The write-up of the nation’s loss to Brazil in their World Cup opener to Brazil told of how valiantly the team played but decidedly left out the score and the opponent they were facing. Meanwhile a 7-0 loss to Portugal was never mentioned in any media outlet — you thought soccer got short shrift here — and the television commentators stayed silent the entire second half. (Dick Vitale just counted his blessings that he does not report on North Korean sports.) After the game ended, there was not a word on the previous events of the night, the telecast cut short, and reportedly a Mork and Mindy marathon followed, though reports on the latter are unconfirmed.

Fans at the event were even preselected to attend the spectacle in South Africa, presumably with the same amount of pride and joy of civil service felt by your average jury duty participant (especially, after being reminded by a rusty VHS popped into a two-decades-old television how great it is to exercise one’s Constitutional rights — life, liberty, and the pursuit of a good excuse to get out of showing up). The fans chosen were guided in coordinated cheers by a conductor, whose knowledge of the Beautiful Game probably rivaled that of Mozart, or Moe Howard.

It has long been held that members of the national 1966 World Cup team, which was eliminated in the quarterfinals by blowing a 3-0 lead, were sent to labor camps upon their return to Pyongyang. The 2010 squad was reportedly dispatched to the coal mines after their lackluster display on soccer’s biggest stage. Still, it seems like a more lenient punishment than a Zinedine Zidane head-butt.

When North Korean athletes make it into the limelight — make that a drab, olive-colored light of equal brightness — reporting on them makes for an even more interesting exercise in futility (or is that utilitarianism?). Many of the national teams continuously change their uniforms, either as a means to fool the opposition or because it takes a great deal of time to launder clothing with a hammer and sickle. Names are rarely, if ever, printed on the back, leading one to believe that those motivational quotes spoken by “Anonymous” probably made their way out of East Asia at some point. There have also been a number of document instances where attempts by foreign media to obtain information from DPRK representatives at these events have been told in no uncertain terms where they can stick their press passes and fedoras.

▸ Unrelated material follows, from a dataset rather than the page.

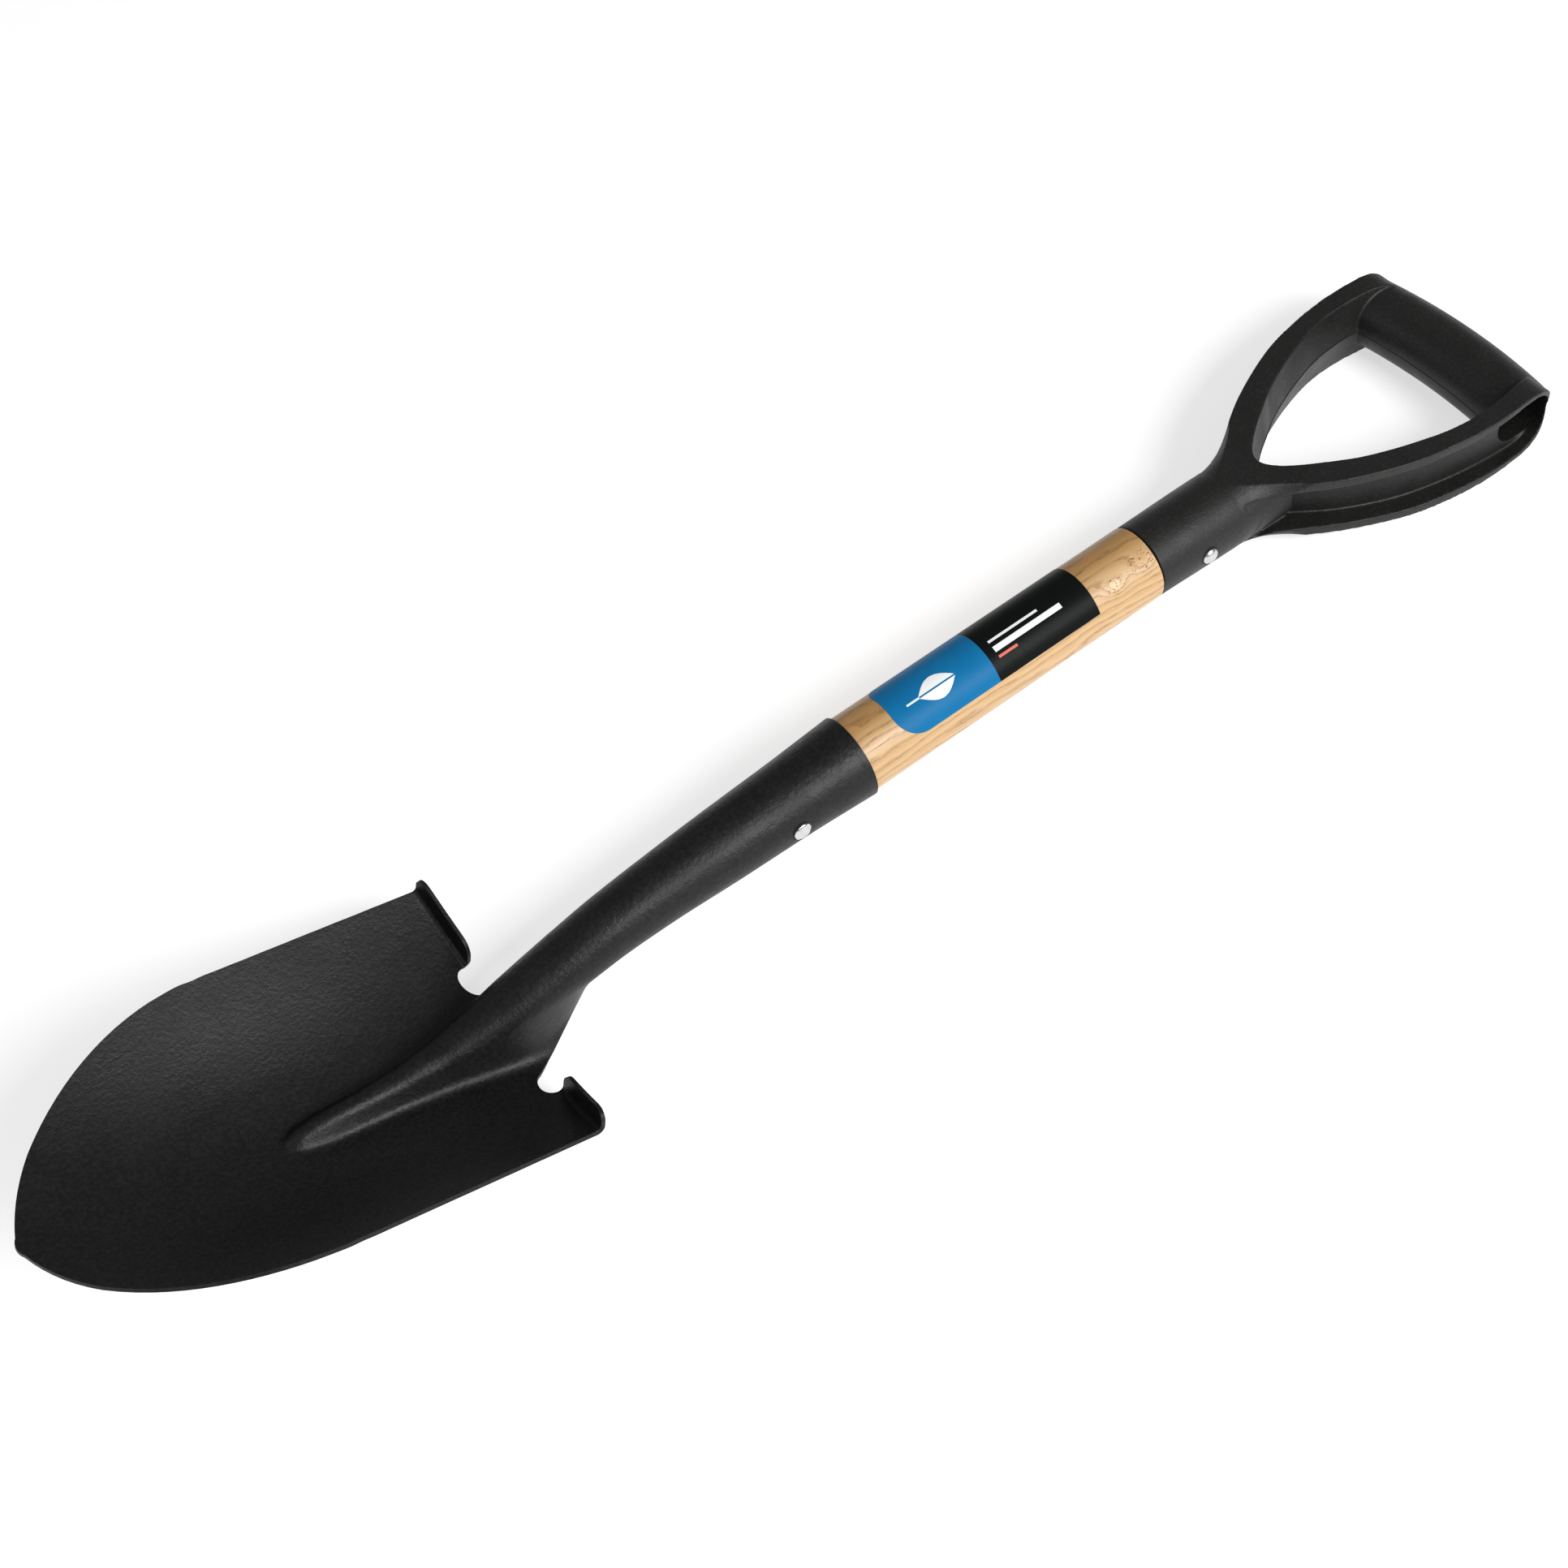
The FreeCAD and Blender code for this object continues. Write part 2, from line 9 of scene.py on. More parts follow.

All this time I thought that harsh censorship, back-breaking labor, and a lack of concern for other’s feelings were called marriage. Now, the realization has set in that this is just the reality of international sports. So, following July 4th, it seems appropriate to take a timeout to remember how fortunate we all are to be able to live in to the USA, where the salt mines are reserved for only the most distinguished among the sportswriting population.